Extract exactly those lines that lie between the start of the material and the line with "from math import", including both boundary lines and no others.

___ STORED DATA

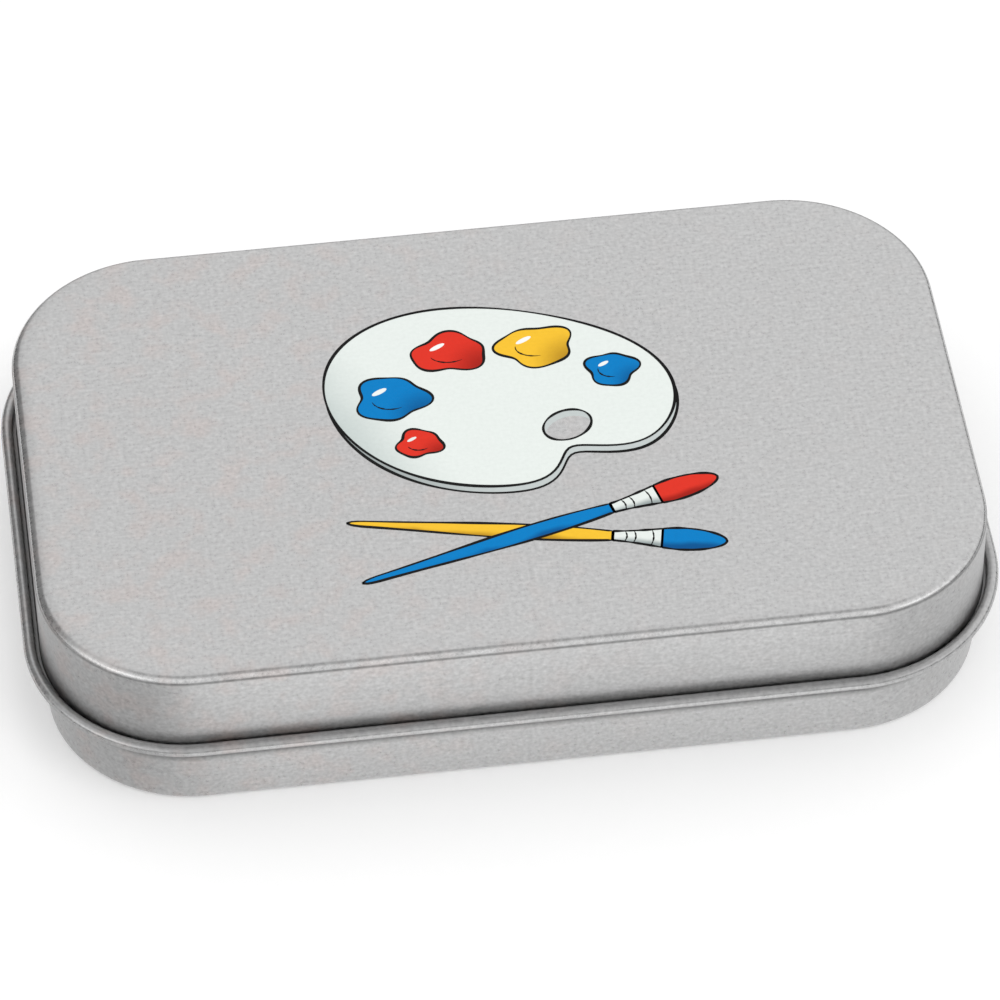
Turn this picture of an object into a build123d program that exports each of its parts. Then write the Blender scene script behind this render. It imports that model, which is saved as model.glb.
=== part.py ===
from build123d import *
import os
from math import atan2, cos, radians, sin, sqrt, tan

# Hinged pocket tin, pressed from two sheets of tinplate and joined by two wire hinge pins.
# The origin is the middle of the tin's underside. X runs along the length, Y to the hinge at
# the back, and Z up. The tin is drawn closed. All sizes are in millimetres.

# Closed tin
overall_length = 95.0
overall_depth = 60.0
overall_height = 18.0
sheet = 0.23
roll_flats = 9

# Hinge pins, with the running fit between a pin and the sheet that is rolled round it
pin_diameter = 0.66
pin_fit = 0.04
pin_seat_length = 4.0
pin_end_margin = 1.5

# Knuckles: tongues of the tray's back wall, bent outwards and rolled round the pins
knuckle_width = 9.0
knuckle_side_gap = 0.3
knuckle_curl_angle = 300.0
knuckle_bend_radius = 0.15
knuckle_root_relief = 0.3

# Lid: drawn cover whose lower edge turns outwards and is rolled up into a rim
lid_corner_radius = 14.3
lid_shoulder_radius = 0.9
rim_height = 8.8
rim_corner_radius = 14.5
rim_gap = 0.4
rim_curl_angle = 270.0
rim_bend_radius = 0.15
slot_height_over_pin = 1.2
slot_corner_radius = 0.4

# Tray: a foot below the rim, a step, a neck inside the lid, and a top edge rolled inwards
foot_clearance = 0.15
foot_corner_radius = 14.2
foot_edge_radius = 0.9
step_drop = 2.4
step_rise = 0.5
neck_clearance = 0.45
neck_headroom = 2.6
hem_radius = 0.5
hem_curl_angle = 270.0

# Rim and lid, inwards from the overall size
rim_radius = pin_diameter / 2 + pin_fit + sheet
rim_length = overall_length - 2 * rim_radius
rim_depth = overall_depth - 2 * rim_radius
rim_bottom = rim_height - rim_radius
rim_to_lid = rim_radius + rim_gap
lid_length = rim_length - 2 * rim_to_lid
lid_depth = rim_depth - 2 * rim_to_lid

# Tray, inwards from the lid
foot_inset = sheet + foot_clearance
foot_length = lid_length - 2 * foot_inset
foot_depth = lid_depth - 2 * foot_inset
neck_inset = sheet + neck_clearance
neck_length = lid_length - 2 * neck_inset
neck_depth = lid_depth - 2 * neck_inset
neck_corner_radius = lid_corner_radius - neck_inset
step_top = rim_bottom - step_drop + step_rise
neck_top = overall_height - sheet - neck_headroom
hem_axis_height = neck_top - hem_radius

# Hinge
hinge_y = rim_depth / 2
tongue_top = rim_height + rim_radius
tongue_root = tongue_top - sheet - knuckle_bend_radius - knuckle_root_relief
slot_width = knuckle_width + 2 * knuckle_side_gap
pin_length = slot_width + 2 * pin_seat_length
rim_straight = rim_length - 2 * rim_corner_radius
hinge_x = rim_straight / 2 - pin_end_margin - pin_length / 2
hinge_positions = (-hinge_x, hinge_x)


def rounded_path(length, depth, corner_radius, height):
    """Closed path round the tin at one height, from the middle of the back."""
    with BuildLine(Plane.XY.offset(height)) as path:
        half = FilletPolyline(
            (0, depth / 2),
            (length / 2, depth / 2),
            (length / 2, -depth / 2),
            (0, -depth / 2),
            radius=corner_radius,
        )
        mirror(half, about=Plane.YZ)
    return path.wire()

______

**OUTPUT BELOW:**
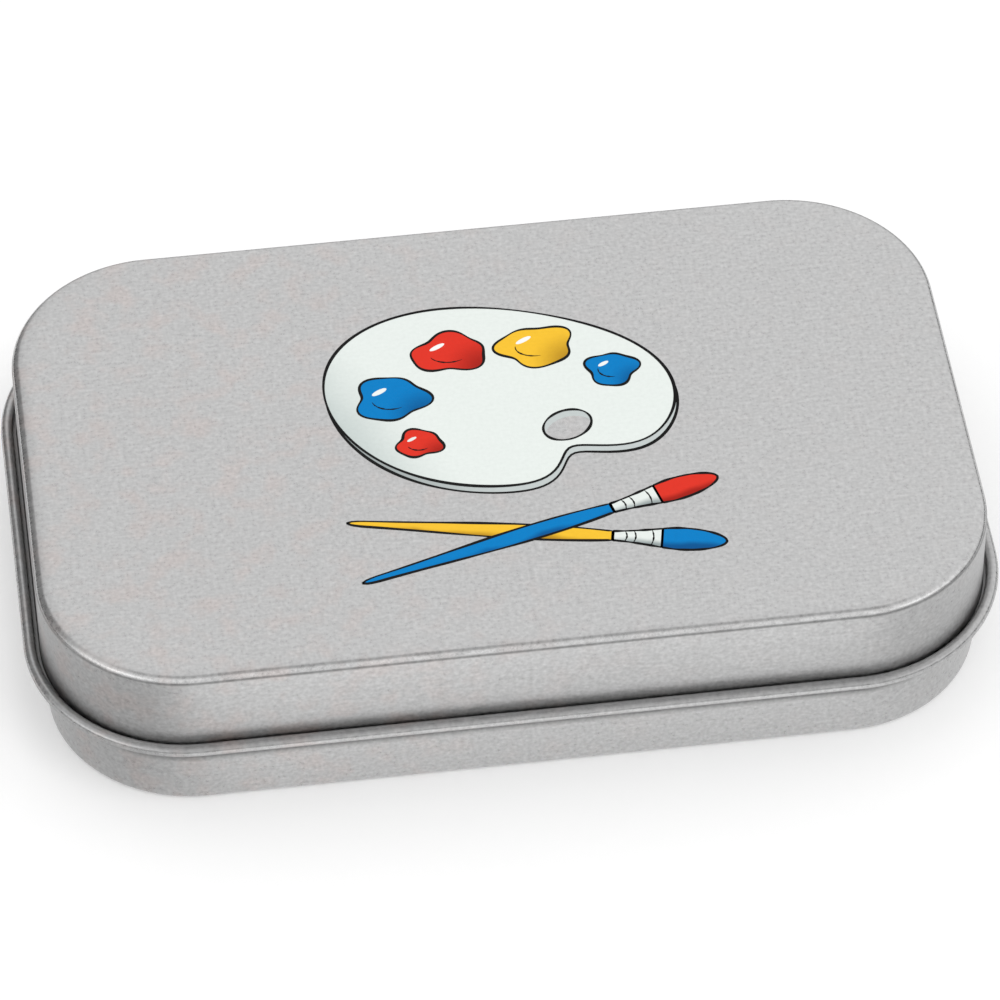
Turn this picture of an object into a build123d program that exports each of its parts. Then write the Blender scene script behind this render. It imports that model, which is saved as model.glb.
=== part.py ===
from build123d import *
import os
from math import atan2, cos, radians, sin, sqrt, tan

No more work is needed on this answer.